Although it certainly wasn't my original intention, what I actually ended up doing was rewriting almost the entire program from scratch: this wasn't a process of modernization, as I had initially planned, but a process of writing a completely new program using an older one as a model.

It can be hard to get perspective on this process - on how large the work really is... But over time, I've come to look at what I do in terms of units I call "WaPs" - short for "War and Peace": Tolstoy's "War and Peace" (Oxford World Classics edition) has about 71,500 lines of text, so I defined 71,500 lines as 1 WaP, and use that to measure the size of the work I do. At the moment, the totals are roughly as follows:

Pegasus Mail 227,428 lines 3.181 WaP
Mercury 169,163 lines 2.366 WaP
Setup and Tools 154,321 lines 2.158 WaP
Manuals and Docs 96,210 lines 1.345 WaP
Totals: 647,122 lines 9.050 WaP

That means that the code I am working on is currently roughly the size of nine copies of War and Peace... That's a lot of lines. I further estimate that in the last four years, I have updated, added or removed around 200,000 of those lines of code (2.797 WaP), and although that's an estimate, it's on the low side if anything. The cold reality of these numbers is that the combined bulk of Pegasus Mail and Mercury is now beyond the ability of a single programmer to maintain and improve unless ways can be found to streamline the process as much as possible, and it's mainly this that I have been focusing on for the last few years. I have no intention of giving up on these programs that have been part of my life for so long, but I simply have to find ways of making them manageable.

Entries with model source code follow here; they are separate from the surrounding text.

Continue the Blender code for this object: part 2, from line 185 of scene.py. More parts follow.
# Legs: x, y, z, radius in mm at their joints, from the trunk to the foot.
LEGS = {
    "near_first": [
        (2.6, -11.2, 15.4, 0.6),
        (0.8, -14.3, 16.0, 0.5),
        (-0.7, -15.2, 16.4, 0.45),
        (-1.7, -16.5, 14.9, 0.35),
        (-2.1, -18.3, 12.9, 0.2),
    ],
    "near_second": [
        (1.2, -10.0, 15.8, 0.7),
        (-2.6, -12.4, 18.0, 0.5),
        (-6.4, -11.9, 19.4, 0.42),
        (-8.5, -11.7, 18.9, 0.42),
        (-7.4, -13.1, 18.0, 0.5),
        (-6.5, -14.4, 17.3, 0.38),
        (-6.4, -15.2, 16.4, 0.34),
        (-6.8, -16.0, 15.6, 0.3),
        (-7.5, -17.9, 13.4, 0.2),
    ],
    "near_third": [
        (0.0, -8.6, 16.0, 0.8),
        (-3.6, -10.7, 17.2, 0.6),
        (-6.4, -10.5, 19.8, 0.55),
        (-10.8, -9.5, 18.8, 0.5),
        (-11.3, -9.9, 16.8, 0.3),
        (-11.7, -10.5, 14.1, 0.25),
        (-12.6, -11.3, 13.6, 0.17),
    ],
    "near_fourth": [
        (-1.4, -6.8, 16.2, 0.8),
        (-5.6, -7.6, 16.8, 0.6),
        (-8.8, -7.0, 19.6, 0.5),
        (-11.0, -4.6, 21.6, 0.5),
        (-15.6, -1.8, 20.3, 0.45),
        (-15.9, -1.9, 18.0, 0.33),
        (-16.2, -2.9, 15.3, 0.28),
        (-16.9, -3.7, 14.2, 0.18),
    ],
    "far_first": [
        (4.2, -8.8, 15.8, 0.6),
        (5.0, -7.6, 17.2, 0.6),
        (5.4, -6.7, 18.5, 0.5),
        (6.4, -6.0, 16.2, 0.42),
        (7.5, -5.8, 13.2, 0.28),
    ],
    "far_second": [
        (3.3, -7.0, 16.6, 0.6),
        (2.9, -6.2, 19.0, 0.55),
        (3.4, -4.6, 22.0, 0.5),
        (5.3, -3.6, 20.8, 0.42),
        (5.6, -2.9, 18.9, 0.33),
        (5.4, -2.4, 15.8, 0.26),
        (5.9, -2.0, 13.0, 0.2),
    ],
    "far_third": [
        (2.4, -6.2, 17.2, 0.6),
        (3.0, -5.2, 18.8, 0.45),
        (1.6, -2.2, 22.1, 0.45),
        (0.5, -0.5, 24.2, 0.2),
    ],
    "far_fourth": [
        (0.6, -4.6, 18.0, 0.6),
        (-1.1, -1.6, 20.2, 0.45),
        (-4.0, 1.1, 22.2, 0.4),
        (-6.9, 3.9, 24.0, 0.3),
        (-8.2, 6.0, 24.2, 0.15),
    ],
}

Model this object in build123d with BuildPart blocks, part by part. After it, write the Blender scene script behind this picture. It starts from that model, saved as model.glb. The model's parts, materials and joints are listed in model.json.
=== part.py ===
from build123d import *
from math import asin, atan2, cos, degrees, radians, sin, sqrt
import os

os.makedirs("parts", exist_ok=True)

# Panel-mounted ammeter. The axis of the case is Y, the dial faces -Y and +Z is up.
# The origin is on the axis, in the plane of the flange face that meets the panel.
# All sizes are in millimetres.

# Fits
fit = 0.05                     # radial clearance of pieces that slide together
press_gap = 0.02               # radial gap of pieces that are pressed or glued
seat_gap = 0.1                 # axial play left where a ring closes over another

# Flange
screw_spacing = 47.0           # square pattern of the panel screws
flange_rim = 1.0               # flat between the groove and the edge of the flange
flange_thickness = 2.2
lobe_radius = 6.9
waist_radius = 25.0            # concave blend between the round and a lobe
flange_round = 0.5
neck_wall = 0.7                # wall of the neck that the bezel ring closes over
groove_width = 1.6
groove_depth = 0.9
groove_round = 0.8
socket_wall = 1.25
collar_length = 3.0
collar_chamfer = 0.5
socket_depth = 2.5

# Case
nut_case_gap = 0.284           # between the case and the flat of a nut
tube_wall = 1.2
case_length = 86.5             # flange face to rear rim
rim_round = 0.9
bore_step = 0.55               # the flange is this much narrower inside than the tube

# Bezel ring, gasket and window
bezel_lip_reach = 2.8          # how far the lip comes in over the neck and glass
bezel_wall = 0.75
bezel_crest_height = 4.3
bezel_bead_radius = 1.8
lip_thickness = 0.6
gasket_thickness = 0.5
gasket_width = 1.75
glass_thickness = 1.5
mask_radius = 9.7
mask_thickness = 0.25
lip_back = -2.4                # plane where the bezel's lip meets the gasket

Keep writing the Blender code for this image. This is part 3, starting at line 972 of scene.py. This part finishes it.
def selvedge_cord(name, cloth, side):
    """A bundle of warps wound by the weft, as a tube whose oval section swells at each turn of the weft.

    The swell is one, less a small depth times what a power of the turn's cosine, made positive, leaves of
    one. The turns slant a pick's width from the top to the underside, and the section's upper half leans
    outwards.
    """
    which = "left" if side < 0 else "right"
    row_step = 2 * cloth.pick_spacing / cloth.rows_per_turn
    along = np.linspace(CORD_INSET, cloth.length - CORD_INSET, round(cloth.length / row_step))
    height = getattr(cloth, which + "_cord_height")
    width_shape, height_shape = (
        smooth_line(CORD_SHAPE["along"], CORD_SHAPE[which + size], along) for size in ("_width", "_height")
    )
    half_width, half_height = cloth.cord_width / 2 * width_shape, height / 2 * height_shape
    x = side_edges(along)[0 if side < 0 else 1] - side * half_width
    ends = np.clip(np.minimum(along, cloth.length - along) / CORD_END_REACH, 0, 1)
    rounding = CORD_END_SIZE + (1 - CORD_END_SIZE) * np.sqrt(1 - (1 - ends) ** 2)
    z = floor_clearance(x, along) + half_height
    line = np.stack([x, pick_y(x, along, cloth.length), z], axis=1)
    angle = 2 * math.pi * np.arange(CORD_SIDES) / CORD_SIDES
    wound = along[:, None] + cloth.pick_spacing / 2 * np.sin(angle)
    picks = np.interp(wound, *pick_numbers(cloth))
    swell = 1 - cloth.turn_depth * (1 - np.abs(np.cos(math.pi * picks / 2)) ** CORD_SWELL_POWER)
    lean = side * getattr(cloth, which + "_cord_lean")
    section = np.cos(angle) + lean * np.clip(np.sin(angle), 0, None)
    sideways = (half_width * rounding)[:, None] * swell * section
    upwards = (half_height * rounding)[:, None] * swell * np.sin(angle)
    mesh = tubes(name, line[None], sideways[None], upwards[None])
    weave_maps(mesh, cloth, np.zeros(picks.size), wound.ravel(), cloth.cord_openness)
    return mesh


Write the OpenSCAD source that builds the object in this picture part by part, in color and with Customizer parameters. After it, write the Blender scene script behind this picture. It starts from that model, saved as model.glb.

So what have I actually done so far? Here's a potted summary, by no means complete:

Completely new MIME and RFC2822 message parsers (the MIME parser in particular is, I believe, as good as any in the entire industry).
Completely new RFC2822 message generator.
Completely new encryption support, including S/MIME support and support for encrypted databases, folders, contacts and lists.
Completely new contact manager (a kind of mega-addressbook that I personally think will be the most game-changing component in v5).
Totally overhauled user interface elements, including support for simple user-defined style changes (also known as "skinning").
Totally overhauled low-level tool sets - for example, a string library that can handle dynamic strings up to 1Gb or larger in size.
Completely new TCP/IP network layer with OpenSSL support (this component has already found its way into current versions of Pegasus Mail and Mercury).
Totally new console objects that allow the separation of the Mercury service processes from its user interface (this, in fact, was finished quite recently).
A totally new object-oriented framework to tie everything together.
A completely rewritten low-level message store.
The last two are so important that they deserve some elaboration: the object framework (which I call "OIF" internally) is the basis for all the new code, and will allow third-party add-ons to be first-class citizens, with the same access to the internals of Pegasus Mail and Mercury as the programs themselves: this desire to open up the "guts" of the programs in a consistent, effective manner that made it easy for people other than me to create powerful new features for them was a major goal of the redevelopment, and required enormous effort, although I believe the results are really good.

The new Message Store is an example of how difficult some of this stuff can end up being; I have been working on it for several years and in that time have ended up scrapping what I had done and restarting twice. The Message Store is the low-level code that implements the folders and messages you work with on a day-to-day basis, and I wanted something that provided a clear way forward to future capabilities without sacrificing compatibility with existing data; getting the right balance between past and future makes this process unusually difficult - had I been able to scrap everything and simply start from scratch, it would have been a far simpler process, but I value data compatibility above almost everything else: it is a matter of pride to me that a folder created by the DOS version of Pegasus Mail in 1990 is still readable by the latest Windows version in 2017, and will remain readable by v5, even though newer and vastly better folder formats will also be available.

Hindsight, as the old saying goes, has 20-20 vision, and in hindsight, I would have to say that I could have handled the process of updating and modernizing my programs considerably better than I have. Had I realized when I started what I was getting myself into, I would certainly have tried to find a different strategy, some way of making the process cleaner, more compartmentalized, and more inclusive of my user community... But in the end, the code would still have had to be written, and it was always going to take a long time no matter how I approached it.

I hope this rather over-wordy update (roughly 0.002 WaP in size) offers at least some explanation why the process of bringing out the next generation versions of Pegasus Mail and Mercury is taking such a long time: in offering it, I would also like to offer my thanks to my community of users, testers and supporters for their considerable patience and encouragement, and my hope that they will stick with me for just a little longer. I really do feel like there's light at the end now.